Sky is not the only CJ player conspicuously absent from this list. Jungler Park “Bubbling” Jun-hyeong, once a notable up-and-coming solo queue superstar, has performed quite poorly at the highest level. In the first round robin, CJ excluded him the same way they did Sky. Bubbling’s kill participation has improved incrementally over the second round robin, but he's still fourth from last of all Korean junglers with 68.5 percent. Surprisingly, CJ has stuck with Bubbling over their latest jungle acquisition, Kang “DayDream” Kyung-min, and Bubbling has repaid them with significant improvement. He's done especially well on Kindred, achieving a 71.4 percent winrate with the champion.
He likely would not have seen such improvement without a mid laner who can actually hold his own against his opponents. Bdd has proven capable of ensuring the center control point of the map doesn't collapse back on CJ, giving Bubbling the opportunity to apply pressure. The two positions are intrinsically tied together — a jungler with a solid mid laner is safer on invades and early roams, while a mid laner with a jungler that exerts pressure is free to push their opponent.
Looking at the numbers, Bdd is stronger than Sky in almost every way. He has a positive 2.4 CS differential at 10 minutes while Sky had an average of -2.8. Bdd has an average of 16 gold ahead of his opponents at 10 minutes where Sky was routinely down -96. On top of that, Bdd takes up less of his team's overall resources, with only 22.1 percent of his team’s gold — the second-lowest for any mid laner in the region — compared to Sky’s 23.7 percent.
Bdd’s champion pool is also relevant to the team's gameplan.
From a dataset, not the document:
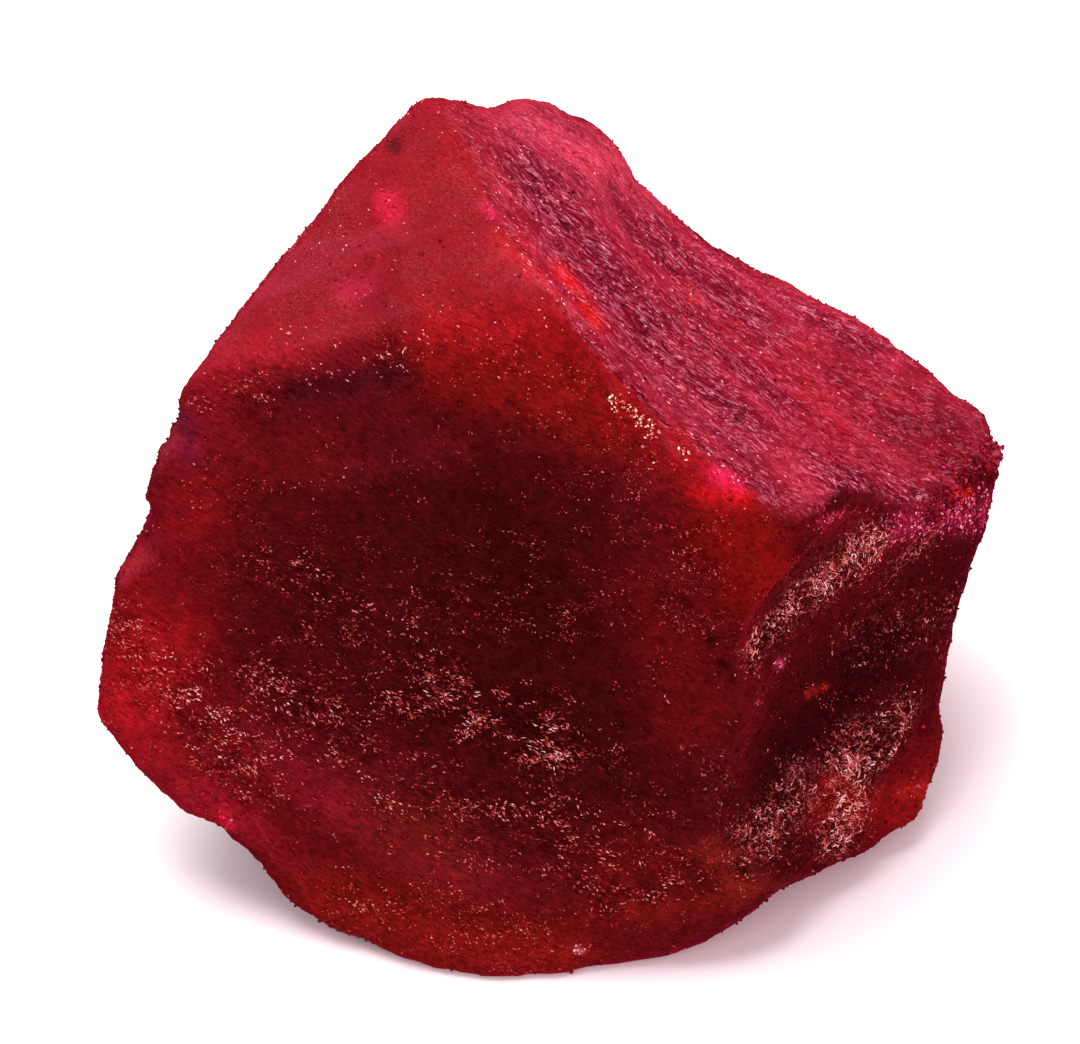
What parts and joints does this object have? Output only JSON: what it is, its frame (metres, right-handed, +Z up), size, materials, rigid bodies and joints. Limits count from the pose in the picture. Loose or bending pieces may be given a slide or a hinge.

He's spent the majority of his time on the Rift on Azir, and was the first mid to bring the Emperor of the Sands back to Korea with any regularity. Azir’s zone control and waveclear give CJ Entus nearly all of the teamfight tools they need for Kramer to go off on the likes of Lucian, Ezreal and Kalista. While Bdd was known for his assassin play in solo queue — and is the star of multiple Zed highlight reels — he’s only played Zed once for CJ Entus, with a fairly mediocre outcome in spite of an eventual victory over SBENU Sonicboom. On waveclear and zoning champions, Bdd controls the center of the map for Bubbling, applies pressure to his opponents, and offers crucial crowd control and zoning for CJ Entus’s large-scale fights.
Ultimately, not much has changed in CJ Entus’ overall strategy since Bdd’s arrival. The team still funnels almost all of their resources into Kramer and plays for late-game 5v5 teamfights. They've recently overtaken Jin Air Green Wings for the longest average game-time of any team in Korea at 41.2 minutes. Of all players in Korea, Kramer receives the highest percentage of his team’s gold at 27.5 percent. He also does the largest percentage of his team’s total damage of any player in Korea at 34.5 percent, and deals the second-highest damage per minute at 662, behind only SK Telecom T1’s Lee “Faker” Sang-hyeok. Every lane assignment, every Untara Teleport, and every move that CJ Entus makes is all in service of their late-game hard carry.
Bdd is another cog in the Kramer machine, but in adjusting and molding into what CJ Entus needs him to do, he's already gone a long way towards proving he can make it on the professional stage.